Tushita Palace is intimately tied to the Daoist path: it is the personal workspace of Lord Lao, the highest authority in the Daoist celestial hierarchy. It is the source of many artifacts wielded by Heavenly Court generals and immortals — such as the Golden Cudgel's original mold, the Nine-Needle Divine Sword, and the Wind-Fire Wheels of Nezha. The palace has a subordinate relationship with the Heavenly Court: Lord Lao is an advisor to the Jade Emperor, and the palace's products (pills, talismans, tools) are requisitioned for celestial operations. There is no Buddhist connection; Lingshan and Tushita Palace are separate, though Lord Lao has been known to supply pills to Buddhist figures for specific crises. The palace has been used to imprison demon lords and rogue gods — including the Great Sage and other unnamed beings — making it a penal adjunct to the Celestial Prison.
Tushita Palace is currently in a stable state. The Six-Ding Divine Flame has been burning continuously since its ignition and shows no sign of depletion; Lord Lao maintains it through a direct link to the residual energy of Pangu's primordial division. The spatial integrity is intact, and temporal control remains precise. No known force is actively trying to seize the palace, as the cost of assault would be astronomical. However, the "unborn pill" and the sealed chambers represent a latent mystery that could one day unfold. The palace's future depends entirely on Lord Lao's intentions — he has shown no interest in expansion or relocation.
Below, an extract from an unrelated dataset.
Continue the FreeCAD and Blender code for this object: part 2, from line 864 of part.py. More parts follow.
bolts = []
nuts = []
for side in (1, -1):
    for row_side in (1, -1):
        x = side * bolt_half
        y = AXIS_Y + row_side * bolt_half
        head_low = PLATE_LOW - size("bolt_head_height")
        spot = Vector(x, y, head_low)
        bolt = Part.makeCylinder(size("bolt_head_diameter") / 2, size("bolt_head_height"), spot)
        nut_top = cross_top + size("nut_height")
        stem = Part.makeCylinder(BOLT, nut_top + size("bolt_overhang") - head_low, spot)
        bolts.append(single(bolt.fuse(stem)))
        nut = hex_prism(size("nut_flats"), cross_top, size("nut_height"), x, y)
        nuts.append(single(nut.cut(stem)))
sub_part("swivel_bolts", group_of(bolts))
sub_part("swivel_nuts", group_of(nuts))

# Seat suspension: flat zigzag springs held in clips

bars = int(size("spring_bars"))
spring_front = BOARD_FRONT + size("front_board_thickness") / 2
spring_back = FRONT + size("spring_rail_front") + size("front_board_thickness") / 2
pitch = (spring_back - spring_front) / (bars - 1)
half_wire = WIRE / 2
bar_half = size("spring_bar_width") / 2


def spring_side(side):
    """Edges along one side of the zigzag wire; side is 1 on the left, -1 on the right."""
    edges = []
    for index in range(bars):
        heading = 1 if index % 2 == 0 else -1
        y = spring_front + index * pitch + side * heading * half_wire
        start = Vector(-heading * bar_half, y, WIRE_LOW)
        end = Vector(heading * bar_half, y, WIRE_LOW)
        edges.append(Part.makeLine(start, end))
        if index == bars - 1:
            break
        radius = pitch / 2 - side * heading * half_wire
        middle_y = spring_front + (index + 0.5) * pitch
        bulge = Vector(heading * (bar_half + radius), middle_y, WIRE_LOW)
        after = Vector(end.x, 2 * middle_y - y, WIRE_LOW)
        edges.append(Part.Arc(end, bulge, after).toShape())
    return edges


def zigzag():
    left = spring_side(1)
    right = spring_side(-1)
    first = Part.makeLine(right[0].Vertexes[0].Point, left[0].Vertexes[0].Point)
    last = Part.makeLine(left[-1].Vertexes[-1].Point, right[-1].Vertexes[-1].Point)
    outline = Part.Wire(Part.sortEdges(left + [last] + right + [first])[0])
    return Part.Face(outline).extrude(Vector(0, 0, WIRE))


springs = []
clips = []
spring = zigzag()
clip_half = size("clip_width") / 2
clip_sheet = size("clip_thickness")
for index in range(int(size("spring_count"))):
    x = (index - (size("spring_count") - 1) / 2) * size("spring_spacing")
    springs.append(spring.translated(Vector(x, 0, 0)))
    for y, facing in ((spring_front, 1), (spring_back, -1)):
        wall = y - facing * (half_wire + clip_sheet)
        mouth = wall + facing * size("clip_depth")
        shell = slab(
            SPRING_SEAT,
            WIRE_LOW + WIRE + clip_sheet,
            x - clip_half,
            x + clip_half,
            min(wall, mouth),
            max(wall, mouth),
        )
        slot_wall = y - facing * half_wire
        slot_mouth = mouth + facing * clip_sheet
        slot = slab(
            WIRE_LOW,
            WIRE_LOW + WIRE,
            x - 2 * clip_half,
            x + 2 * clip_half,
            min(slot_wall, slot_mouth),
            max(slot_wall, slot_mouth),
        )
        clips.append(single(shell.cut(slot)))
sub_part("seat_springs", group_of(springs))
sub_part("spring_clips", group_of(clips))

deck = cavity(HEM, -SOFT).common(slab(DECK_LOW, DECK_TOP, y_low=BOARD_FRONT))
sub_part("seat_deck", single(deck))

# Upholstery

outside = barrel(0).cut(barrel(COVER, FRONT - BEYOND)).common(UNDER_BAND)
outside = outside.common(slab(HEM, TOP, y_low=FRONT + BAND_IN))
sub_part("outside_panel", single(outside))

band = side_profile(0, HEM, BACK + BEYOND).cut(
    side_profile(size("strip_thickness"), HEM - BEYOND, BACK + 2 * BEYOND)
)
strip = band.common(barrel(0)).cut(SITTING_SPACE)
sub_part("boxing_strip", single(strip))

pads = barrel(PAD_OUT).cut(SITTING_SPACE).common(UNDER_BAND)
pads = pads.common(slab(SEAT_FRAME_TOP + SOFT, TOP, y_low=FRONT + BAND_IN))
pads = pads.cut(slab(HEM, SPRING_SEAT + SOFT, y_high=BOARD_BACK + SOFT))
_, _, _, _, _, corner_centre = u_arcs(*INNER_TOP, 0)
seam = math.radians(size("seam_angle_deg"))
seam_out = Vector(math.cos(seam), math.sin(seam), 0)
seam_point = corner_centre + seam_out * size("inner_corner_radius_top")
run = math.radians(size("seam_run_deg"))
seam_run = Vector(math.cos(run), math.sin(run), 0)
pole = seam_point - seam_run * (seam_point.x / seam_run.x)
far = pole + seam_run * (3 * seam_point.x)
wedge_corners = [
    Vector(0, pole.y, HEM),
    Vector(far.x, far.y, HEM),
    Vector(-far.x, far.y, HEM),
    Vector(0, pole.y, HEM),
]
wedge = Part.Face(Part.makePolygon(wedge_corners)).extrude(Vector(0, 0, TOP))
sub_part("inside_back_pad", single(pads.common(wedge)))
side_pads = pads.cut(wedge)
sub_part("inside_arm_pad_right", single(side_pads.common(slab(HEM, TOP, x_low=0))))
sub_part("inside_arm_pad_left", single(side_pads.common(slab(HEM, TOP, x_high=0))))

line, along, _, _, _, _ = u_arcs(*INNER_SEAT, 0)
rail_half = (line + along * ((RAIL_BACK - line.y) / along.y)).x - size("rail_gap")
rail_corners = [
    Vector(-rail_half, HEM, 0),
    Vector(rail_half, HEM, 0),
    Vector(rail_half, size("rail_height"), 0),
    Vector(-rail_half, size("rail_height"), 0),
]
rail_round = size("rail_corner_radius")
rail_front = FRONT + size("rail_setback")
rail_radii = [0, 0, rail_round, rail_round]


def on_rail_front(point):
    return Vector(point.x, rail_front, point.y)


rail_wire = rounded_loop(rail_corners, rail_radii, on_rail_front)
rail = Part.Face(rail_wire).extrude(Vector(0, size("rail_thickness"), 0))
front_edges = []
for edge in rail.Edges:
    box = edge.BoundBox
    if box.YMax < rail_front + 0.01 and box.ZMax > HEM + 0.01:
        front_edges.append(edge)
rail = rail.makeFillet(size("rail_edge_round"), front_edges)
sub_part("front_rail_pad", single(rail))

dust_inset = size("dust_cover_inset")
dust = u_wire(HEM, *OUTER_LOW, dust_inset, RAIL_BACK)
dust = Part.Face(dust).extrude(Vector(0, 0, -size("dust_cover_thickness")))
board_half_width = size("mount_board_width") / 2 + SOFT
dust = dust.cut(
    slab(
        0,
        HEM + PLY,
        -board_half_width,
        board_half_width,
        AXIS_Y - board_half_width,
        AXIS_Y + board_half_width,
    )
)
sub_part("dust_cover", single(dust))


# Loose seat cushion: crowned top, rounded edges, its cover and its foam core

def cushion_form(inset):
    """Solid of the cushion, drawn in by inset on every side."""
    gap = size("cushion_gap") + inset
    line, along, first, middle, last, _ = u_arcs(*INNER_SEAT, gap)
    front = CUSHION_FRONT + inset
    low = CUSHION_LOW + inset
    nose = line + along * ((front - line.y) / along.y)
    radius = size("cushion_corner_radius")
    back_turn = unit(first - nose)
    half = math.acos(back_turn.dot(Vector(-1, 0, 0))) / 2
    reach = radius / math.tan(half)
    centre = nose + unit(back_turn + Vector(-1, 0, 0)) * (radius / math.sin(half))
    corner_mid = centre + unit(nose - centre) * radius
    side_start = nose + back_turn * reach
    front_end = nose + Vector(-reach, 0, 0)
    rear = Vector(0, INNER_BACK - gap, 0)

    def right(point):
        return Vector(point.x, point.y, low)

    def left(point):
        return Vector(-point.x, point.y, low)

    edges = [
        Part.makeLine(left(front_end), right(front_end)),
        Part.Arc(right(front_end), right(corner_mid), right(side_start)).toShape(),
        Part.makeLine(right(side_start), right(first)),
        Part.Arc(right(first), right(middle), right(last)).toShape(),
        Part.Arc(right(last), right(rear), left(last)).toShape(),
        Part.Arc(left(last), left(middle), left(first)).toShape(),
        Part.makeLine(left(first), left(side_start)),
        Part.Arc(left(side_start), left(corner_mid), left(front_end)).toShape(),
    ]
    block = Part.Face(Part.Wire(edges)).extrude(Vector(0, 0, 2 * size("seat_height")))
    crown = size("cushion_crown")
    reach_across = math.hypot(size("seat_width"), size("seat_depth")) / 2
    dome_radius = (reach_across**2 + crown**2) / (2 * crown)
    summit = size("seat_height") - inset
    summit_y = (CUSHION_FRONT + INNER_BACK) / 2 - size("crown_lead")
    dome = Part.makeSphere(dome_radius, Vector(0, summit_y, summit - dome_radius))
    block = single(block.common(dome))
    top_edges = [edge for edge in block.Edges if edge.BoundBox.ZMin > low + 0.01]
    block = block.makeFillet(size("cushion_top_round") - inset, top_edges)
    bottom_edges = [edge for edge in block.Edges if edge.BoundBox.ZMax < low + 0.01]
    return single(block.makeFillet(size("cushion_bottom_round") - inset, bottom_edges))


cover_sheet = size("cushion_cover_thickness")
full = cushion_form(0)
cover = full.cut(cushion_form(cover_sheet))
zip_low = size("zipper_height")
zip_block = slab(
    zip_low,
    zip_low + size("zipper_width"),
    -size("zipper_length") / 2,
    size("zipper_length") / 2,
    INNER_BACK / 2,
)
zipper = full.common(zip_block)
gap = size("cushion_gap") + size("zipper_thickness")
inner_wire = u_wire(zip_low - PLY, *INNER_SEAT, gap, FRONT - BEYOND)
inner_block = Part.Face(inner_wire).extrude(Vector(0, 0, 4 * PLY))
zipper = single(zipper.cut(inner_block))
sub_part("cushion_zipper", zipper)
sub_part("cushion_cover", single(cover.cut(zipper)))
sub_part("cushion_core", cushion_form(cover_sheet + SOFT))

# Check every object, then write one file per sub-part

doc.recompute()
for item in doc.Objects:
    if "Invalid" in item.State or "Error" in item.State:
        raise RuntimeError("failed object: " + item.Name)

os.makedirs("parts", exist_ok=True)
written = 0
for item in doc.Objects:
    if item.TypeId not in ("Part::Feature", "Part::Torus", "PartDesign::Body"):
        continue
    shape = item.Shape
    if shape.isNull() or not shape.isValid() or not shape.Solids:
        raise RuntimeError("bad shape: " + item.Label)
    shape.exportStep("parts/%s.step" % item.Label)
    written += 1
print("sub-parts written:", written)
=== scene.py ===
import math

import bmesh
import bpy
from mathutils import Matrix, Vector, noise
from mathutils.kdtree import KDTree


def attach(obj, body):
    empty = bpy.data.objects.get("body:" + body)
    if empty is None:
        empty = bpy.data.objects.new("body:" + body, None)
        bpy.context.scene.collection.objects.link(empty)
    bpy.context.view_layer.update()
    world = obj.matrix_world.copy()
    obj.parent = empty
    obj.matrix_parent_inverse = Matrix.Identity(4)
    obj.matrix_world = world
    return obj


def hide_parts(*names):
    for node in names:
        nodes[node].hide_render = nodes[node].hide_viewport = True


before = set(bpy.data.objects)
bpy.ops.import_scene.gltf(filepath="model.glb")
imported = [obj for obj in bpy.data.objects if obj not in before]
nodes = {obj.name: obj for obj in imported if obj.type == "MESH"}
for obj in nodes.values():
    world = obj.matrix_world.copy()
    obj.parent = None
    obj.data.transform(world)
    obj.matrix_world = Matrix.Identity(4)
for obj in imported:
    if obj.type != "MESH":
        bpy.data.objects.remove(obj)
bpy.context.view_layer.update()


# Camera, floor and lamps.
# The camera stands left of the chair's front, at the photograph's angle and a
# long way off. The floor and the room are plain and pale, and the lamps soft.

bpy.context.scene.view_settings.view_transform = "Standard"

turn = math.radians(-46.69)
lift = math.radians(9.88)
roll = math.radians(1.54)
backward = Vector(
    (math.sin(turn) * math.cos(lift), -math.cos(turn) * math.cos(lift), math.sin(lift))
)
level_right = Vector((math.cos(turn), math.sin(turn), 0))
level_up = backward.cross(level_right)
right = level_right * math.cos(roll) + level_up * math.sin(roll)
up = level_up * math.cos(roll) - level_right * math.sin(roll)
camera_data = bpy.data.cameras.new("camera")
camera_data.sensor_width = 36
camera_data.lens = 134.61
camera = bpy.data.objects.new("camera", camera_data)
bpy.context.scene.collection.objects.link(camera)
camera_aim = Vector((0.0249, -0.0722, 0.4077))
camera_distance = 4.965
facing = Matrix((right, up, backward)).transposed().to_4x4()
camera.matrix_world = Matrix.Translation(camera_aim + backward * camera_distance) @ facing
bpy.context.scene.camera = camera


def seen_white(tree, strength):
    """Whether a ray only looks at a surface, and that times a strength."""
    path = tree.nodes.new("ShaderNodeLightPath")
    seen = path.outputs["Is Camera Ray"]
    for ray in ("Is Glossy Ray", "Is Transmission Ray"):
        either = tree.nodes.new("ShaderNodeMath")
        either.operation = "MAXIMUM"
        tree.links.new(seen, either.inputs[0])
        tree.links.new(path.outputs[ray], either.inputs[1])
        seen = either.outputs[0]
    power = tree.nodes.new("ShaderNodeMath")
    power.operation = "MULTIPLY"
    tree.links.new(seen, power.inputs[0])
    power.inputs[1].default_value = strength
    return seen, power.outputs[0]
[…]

It will likely remain the central alchemical node of the cosmos until the heat death of the Three Realms.
Lore Notes
Lihen Heaven (离恨天)
The thirty-third celestial layer, host to Tushita Palace; a realm of residual separation and alchemical sovereignty.
Six-Ding Divine Flame (六丁神火)
A primordial flame descended from Pangu's original division of yin and yang; Lord Lao's eternal fuel for the Bagua furnace.
Bagua furnace (八卦炉)
The octagonal alchemical vessel at the heart of Tushita Palace, inscribed with innate trigrams, used for pill forging and divine imprisonment.
Lord Lao (太上老君)
The personification of the Dao's creative aspect; supreme alchemist of the cosmos and sole master of Tushita Palace.
Unborn Pill (未生丹)
A legendary pill sealed in Tushita Palace, of unknown purpose and recipe, said to be able to unmake reality or create a new world.
FAQ
Can anyone visit Tushita Palace?
No. Only those with direct authorization from Lord Lao or a celestial assignment can enter. The palace is reachable only through the Lihen Heaven.
What happened when the Monkey King was thrown into the furnace?
He was refined for 49 days, emerging with the Fire-Eye Golden Gaze and knowledge of the furnace's nature, but he did not destroy the palace.
Does Tushita Palace have any connection to the Underworld?
No. It operates entirely within the Celestial Realm and does not interface with the Underworld's karma systems.